Assumptions in the Trustees Report

OCACT annually prepares estimates for the Board of Trustees of the revenues and expenditures of the Social Security trust funds over the next 75 years. The actuaries prepare those estimates using three sets of economic and demographic assumptions, referred to as the “low-cost,” “intermediate-cost,” and “high-cost” scenarios.6 The Trustees Report describes the intermediate-cost assumptions as reflecting the Trustees' best estimate of future experience. However, the report also presents estimates based on low-cost and high-cost alternative demographic and economic assumptions “to show a wide range of possible outcomes, because assumptions related to these factors are subject to uncertainty” (Board of Trustees 2011, 34).

The low-cost and high-cost projections represent scenarios that would be, respectively, particularly favorable or unfavorable to the long-run financial status of the trust funds. The Trustees Report states that future costs are “unlikely to be as extreme as either of the outcomes portrayed by the low- and high-cost projections” (ibid., 15). Nevertheless, each of the individual economic and demographic assumptions in those scenarios falls within a range that the actuaries have deemed to be plausible. Thus, the low-cost and high-cost estimates for specific variables represent reasonable alternatives for testing the sensitivity of MINT simulations to changes in the economic and demographic variables on which the model's projections are based.

SSA uses OCACT's intermediate-cost economic and demographic assumptions exclusively in MINT simulations of proposed changes to Social Security taxes, benefits, and eligibility. However, because economic and demographic projections are uncertain, simulations based on alternative assumptions can inform policymakers about other possible outcomes. MINT simulations based on alternative demographic assumptions also can help those who use the model understand which variables have the greatest impact on its projections. The results of simulations based on alternative assumptions also might reveal aspects of the model that could benefit from refinement or revision.

Simulating Alternative Assumptions in MINT

The Trustees' low-cost and high-cost demographic and economic projections differ from the intermediate-cost projections in several ways. The low-cost alternative includes a higher total fertility rate, a slower decline in the mortality rate, a higher real-wage differential, a higher real interest rate, and a lower unemployment rate. The high-cost alternative includes a lower total fertility rate, a more rapid decline in the mortality rate, a lower real-wage differential, a lower real interest rate, and a higher unemployment rate. In our first two simulations, we used OCACT's low-cost and high-cost rates of mortality and disability in place of the intermediate-cost projections. In our third and fourth simulations, we changed the real rate of return on equities held in retirement accounts from a projection centered on the historical mean—first to a higher and then to a lower mean annual real rate of return. In each simulation, we changed only one of those parameters so that the effects of each change would be apparent in the simulation results.

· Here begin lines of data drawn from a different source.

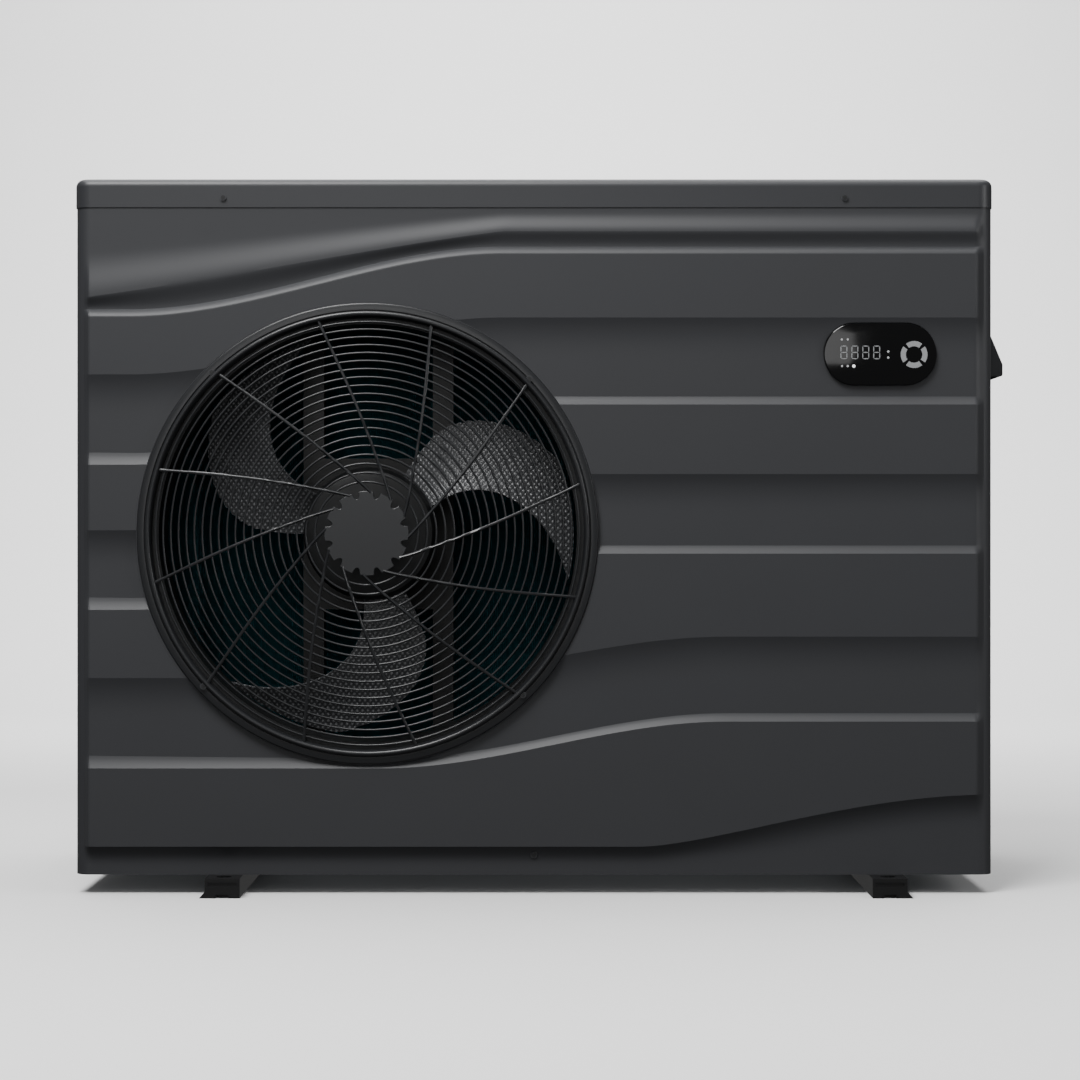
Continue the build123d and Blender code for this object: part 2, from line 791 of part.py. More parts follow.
def evaporator_plates():
    """The two end plates of the coil."""
    y0 = y_front + core_front_gap
    first = block(core_x0 - end_plate_lip, core_x0 + core_t + end_plate_lip, y0 - end_plate_t, y0,
                  z_floor, core_z1)
    second = block(core_x1, core_x1 + end_plate_t, core_y1 - core_t - end_plate_lip,
                   core_y1 + end_plate_lip, z_floor, core_z1)
    for z in (liquid_height(), gas_height()):
        second -= rod_x(core_x1, core_x1 + end_plate_t, core_mid_y, z, line_r + hole_gap)
    return [first, second]


def evaporator_bends():
    """Return bends of the coil, beside the partition."""
    bends = []
    x = core_x1 + end_plate_t
    count = int((core_z1 - z_floor - tube_pitch) / (2 * tube_pitch))
    half = Plane.XY * Pos(tube_pitch / 2, 0) * Circle(tube_r)
    bend = revolve(half, Axis.Y, revolution_arc=180)
    for column in (-1, 1):
        for k in range(count):
            z = z_floor + tube_pitch * (first_bend_share + 2 * k)
            bends.append(Pos(x, core_mid_y + column * tube_pitch / 2, z) * Rot(0, -90, 0) * bend)
    return bends


def comp_foot_places():
    return [(comp_x + comp_foot_r * math.cos(a), comp_y + comp_foot_r * math.sin(a))
            for a in (math.radians(90 + 120 * k) for k in range(3))]


def compressor():
    """Welded shell on a three-lobed foot plate."""
    plate = rod_z(comp_x, comp_y, comp_z, comp_z + comp_plate_t, comp_foot_r - grommet_r / 2)
    for x, y in comp_foot_places():
        plate += rod_z(x, y, comp_z, comp_z + comp_plate_t, grommet_r)
    body = rod_z(comp_x, comp_y, comp_z, comp_top, comp_r)
    body = fillet(body.edges().filter_by(GeomType.CIRCLE), comp_dome_r)
    body += plate
    for x, y in comp_foot_places():
        body -= rod_z(x, y, comp_z, comp_z + comp_plate_t, bolt_r + hole_gap)
    return body


def compressor_grommets():
    """Rubber mounts under the three feet."""
    return [rod_z(x, y, z_floor, comp_z, grommet_r) - rod_z(x, y, z_floor, comp_z, bolt_r + hole_gap)
            for x, y in comp_foot_places()]


def compressor_bolts():
    top = comp_z + comp_plate_t
    return [rod_z(x, y, z_floor, top, bolt_r) + rod_z(x, y, top, top + bolt_head_h, bolt_head_r)
            for x, y in comp_foot_places()]


def terminal_cover():
    """Cap over the compressor's terminals."""
    x = comp_x - cover_r / 2
    cover = rod_z(x, comp_y, comp_top, comp_top + cover_h, cover_r)
    return fillet(cover.edges().filter_by(GeomType.CIRCLE).sort_by(Axis.Z)[-1], cover_r / 4)


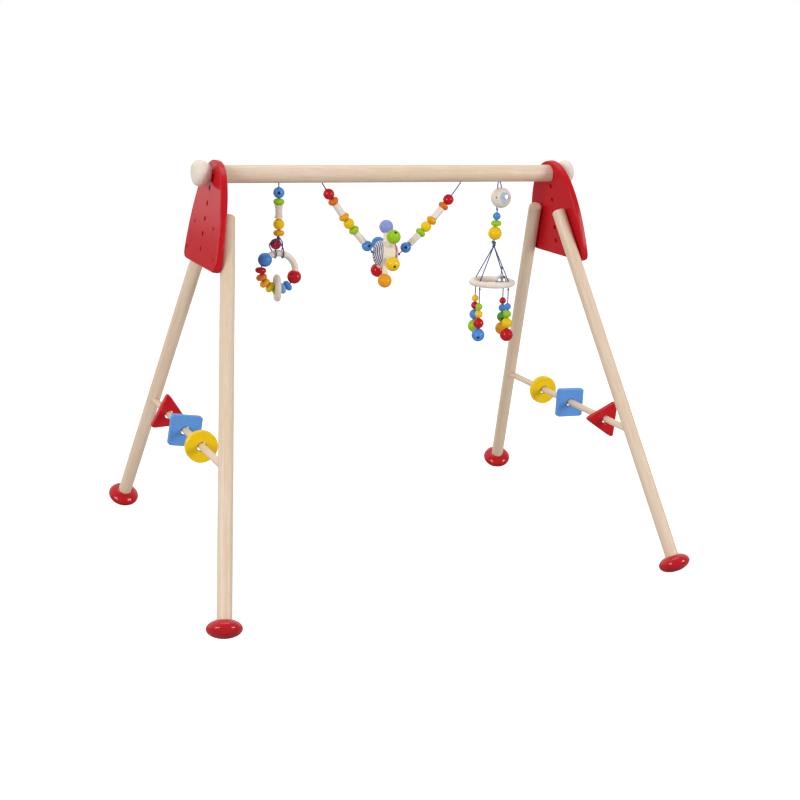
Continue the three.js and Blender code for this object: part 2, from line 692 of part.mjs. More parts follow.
// A drum with domed ends that turns on the string, and six balls on pegs round it.
function spinner(gym) {
  const dome = [0, 0.3, 0.58, 0.82, 1].map((share) => {
    const rise = DRUM_DOME * Math.cos((share * Math.PI) / 2);
    return [DRUM_RADIUS * Math.sin((share * Math.PI) / 2), DRUM_HALF_LENGTH + rise];
  });
  const bottom = dome.map(([radius, height]) => [radius, -height]);
  const pieces = [aimed(turned([...bottom, ...[...dome].reverse()], 14), X_AXIS)];
  for (let i = 0; i < PEG_COUNT; i += 1) {
    const angle = radians(PEG_PHASE + (360 * i) / PEG_COUNT);
    const out = (distance) => [0, -distance * Math.sin(angle), distance * Math.cos(angle)];
    pieces.push(rod(PEG_RADIUS, out(DRUM_RADIUS / 2), out(PEG_REACH), 8));
    pieces.push(ball(PEG_BALL, out(PEG_REACH)));
  }
  const mesh = named("spinner", join(pieces), "wood");
  mesh.position.set(...SPINNER_CENTRE);
  mesh.rotation.set(0, SPINNER_DIP, SPINNER_TURN, "ZYX");
  gym.add(mesh);
}

// ---------------------------------------------------------------- mobile with the bell
// Each bead is bored along the line between the places before and after it on the string.
function mobile(gym) {
  const above = [RATTLE_BORE_X, 0, RATTLE_CENTRE[2] + RATTLE_RADIUS];
  const below = [RATTLE_BORE_X, 0, RATTLE_CENTRE[2] - RATTLE_RADIUS];
  const rattle = cut(ball(RATTLE_RADIUS, RATTLE_CENTRE, 14), [rod(STRING_BORE, above, below, 8)]);
  gym.add(named("rattle_ball", rattle, "wood"));
  const places = [
    [MOBILE_X, 0, EXIT_Z - CORD_START],
    above,
    below,
    MOBILE_TURN,
    ...MOBILE_BEADS.map((bead) => bead.at),
    [MOBILE_KNOT[0] + 0.2, 0, MOBILE_KNOT[2] + KNOT_RADIUS + GAP],
  ];
  for (const bead of MOBILE_BEADS) {
    const i = places.indexOf(bead.at);
    const along = point(places[i - 1]).sub(point(places[i + 1]));
    const geometry = bead.kind === "ball" ? ballBead(bead.radius, STRING_BORE) : lensBead(STRING_BORE);
    gym.add(named(bead.name, aimed(geometry, along, bead.at), bead.colour));
  }
  gym.add(named("mobile_cord", strand(places), "cord"));
}

function onMobileRing(angle, height) {
  const [x, y, z] = MOBILE_RING_CENTRE;
  const turn = radians(angle);
  return [x + MOBILE_RING_RADIUS * Math.cos(turn), y + MOBILE_RING_RADIUS * Math.sin(turn), z + height];
}

// Four strands from the knot down to the ring, and the short string that carries the bell.
function mobileSling(gym) {
  const strands = DANGLES.map(({ angle }) =>
    rod(CORD_RADIUS, MOBILE_KNOT, onMobileRing(angle, MOBILE_RING_TUBE + 1), 6),
  );
  const share = (MOBILE_KNOT[2] - BELL_HANG_Z) / (MOBILE_KNOT[2] - onMobileRing(0, MOBILE_RING_TUBE)[2]);
  const ends = DANGLES.slice(1, 3).map(({ angle }) =>
    point(MOBILE_KNOT).lerp(point(onMobileRing(angle, MOBILE_RING_TUBE)), share).toArray(),
  );
  const bellTop = [BELL_CENTRE[0], BELL_CENTRE[1], BELL_CENTRE[2] + BELL_RADIUS + 1];
  const bellHang = [BELL_CENTRE[0], BELL_CENTRE[1], BELL_HANG_Z];
  const bridge = ends.map((end) => rod(CORD_RADIUS, end, bellHang, 6));
  const bellString = rod(CORD_RADIUS, bellHang, bellTop, 6);
  const knot = ball(KNOT_RADIUS, MOBILE_KNOT);
  gym.add(named("mobile_sling", join([knot, ...strands, ...bridge, bellString]), "cord"));
}

function dangleMesh({ name, angle, drop }) {
  const ring = onMobileRing(angle, -MOBILE_RING_TUBE - DANGLE_CLEARANCE);
  const places = [];
  let height = -drop;
  DANGLE_RADII.forEach((radius, i) => {
    if (i > 0) height -= DANGLE_RADII[i - 1] + radius;
    places.push(onMobileRing(angle, height));
  });
  const beads = DANGLE_RADII.map((radius, i) => ball(radius, places[i], 8));
  return named(name, join([rod(CORD_RADIUS, ring, places[places.length - 1], 6), ...beads]), "wood");
}

function mobileRing(gym) {
  const ring = new THREE.TorusGeometry(MOBILE_RING_RADIUS, MOBILE_RING_TUBE, 8, 24);
  gym.add(named("mobile_ring", ring.translate(...MOBILE_RING_CENTRE), "wood"));
  gym.add(...DANGLES.map(dangleMesh));
  gym.add(named("bell", ball(BELL_RADIUS, BELL_CENTRE), "steel"));
}

// ---------------------------------------------------------------- assembly
const gym = new THREE.Group();
gym.add(named("crossbar", barGeometry(), "wood"));
for (const side of SIDES) {
  sideFrame(side, gym);
  knobParts(side, gym);
}
gym.add(...SHAPES.map(shapeMesh));
pendant(gym);
graspRing(gym);
garland(gym);
spinner(gym);
mobile(gym);
mobileSling(gym);
mobileRing(gym);

export default gym;
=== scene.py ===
"""Activity play gym: a beech crossbar on two A-shaped leg frames, with a pendant, a garland and a mobile.

Metres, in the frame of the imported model: +X along the crossbar, +Y to the back, +Z up.
"""

import math

import bmesh
import bpy
from mathutils import Matrix, Vector


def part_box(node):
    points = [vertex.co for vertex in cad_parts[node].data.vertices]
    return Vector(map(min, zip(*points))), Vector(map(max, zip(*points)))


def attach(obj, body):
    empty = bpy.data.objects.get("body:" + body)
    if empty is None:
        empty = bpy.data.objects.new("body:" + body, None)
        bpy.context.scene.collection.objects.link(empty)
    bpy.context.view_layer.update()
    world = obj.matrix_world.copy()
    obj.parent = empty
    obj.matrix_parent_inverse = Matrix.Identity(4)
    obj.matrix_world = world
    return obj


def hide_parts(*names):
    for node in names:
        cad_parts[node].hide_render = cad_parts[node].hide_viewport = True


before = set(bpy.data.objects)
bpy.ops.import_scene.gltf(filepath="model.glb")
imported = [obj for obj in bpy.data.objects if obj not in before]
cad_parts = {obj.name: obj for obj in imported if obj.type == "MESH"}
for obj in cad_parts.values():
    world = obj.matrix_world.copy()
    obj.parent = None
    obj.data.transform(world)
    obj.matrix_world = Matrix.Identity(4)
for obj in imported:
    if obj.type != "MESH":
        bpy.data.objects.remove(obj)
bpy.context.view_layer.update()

# ---------------------------------------------------------------- driving dimensions
MM = 0.001
X_AXIS = Vector((1, 0, 0))
Y_AXIS = Vector((0, 1, 0))
Z_AXIS = Vector((0, 0, 1))


def middle(node):
    low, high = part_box(node)
    return (low + high) / 2


def extent(node):
    low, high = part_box(node)
    return high - low


BAR_Z = middle("crossbar").z
BAR_RADIUS = extent("crossbar").y / 2
BAR_HALF = extent("crossbar").x / 2
BOLT_Z = middle("knob_left").z
EXIT_Z = BAR_Z - BAR_RADIUS  # where strings leave the underside of the bar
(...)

In the first of our four alternative simulations, we replaced the intermediate-cost mortality and disability rates with the low-cost (higher mortality, lower disability) projections. In the second simulation, we used the high-cost (lower mortality, higher disability) projections. We examined the effects of the alternative mortality and disability estimates on the projected size and composition of the population aged 65 or older in 2040.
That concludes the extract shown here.